As shown in the container key, this GitHub action is run inside the container, so what's going to be available there is only what you put into the container. This is preferred to running it inside any other container and then docker pulling the image; it saves a bit of time. But then it runs the source checkout in the container too. This is a clever piece of software: it will run no matter what; it will download your source using its own devices... But we need to checkout the actual git repository, because we will need to push to it afterwards. This is why the container uses this:

apt-get install -y libcurl4-openssl-dev r-cran-ggplot2 libssl-dev r-cran-httr git

Installing git where it, in principle, would not have been needed. If present, actions/checkout uses git, and then we have our repo available for committing and pushing and whatever!

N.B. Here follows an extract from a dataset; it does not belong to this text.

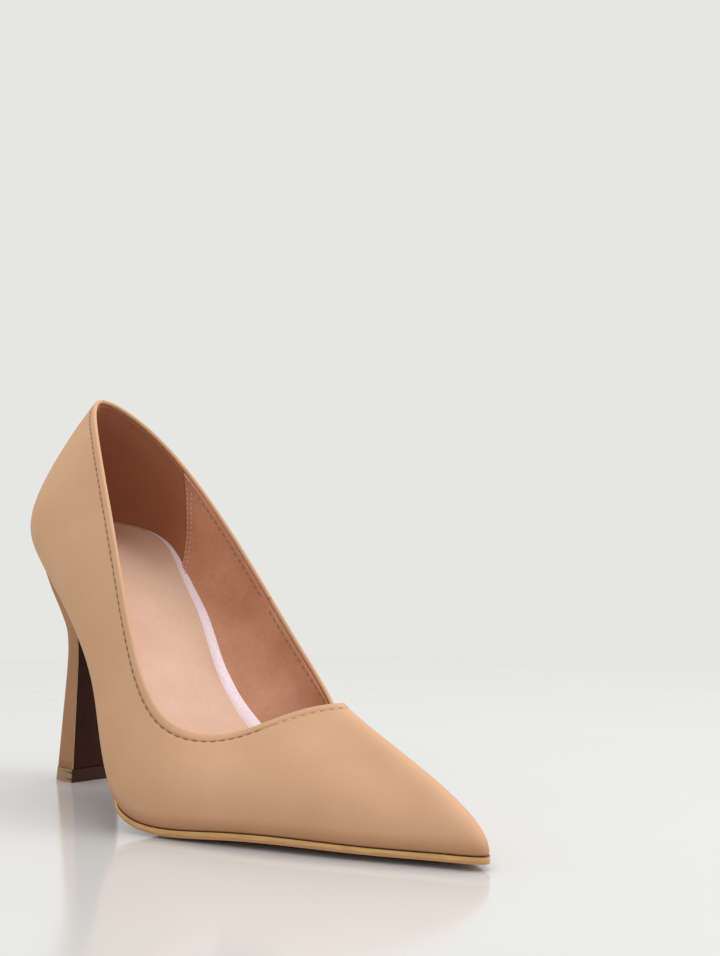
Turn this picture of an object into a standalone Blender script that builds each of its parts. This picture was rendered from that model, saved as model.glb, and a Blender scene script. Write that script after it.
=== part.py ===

And it's also got another goodie: bash. By default, the shell used in a GitHub step is sh. You can change that, however (yes, including Perl, and yes, I added that piece to the documentation through a PR), and since doing the expression and checking with shell was a bit of a nuisance (and no, we were not going to install Perl in that container (although, come to think of it, it might be there already...))

... Anyway, an alternative way of just showing off that you know not only bash, but the difference between the syntax of bash and plain sh.

This new version takes less than a minute, with the bulk of it going to downloading and setting up the container

With a bit of more over-engineering, we could create a slimmed-down R container... Maybe in the future.

With that, your just-in-time generated CV is ready for downloading

Was it worth the while?

Well, creating a CV is positively boring. Using what you know to make it prettier or automatize its generation, and make it also a bit more entertaining, is definitely worth the while. It also shows craftsmanship, and a passion for optimization.

Also a bit of a tendency to overengineer stuff that, again, could be created using a wordprocessor. But that's not always bad, right?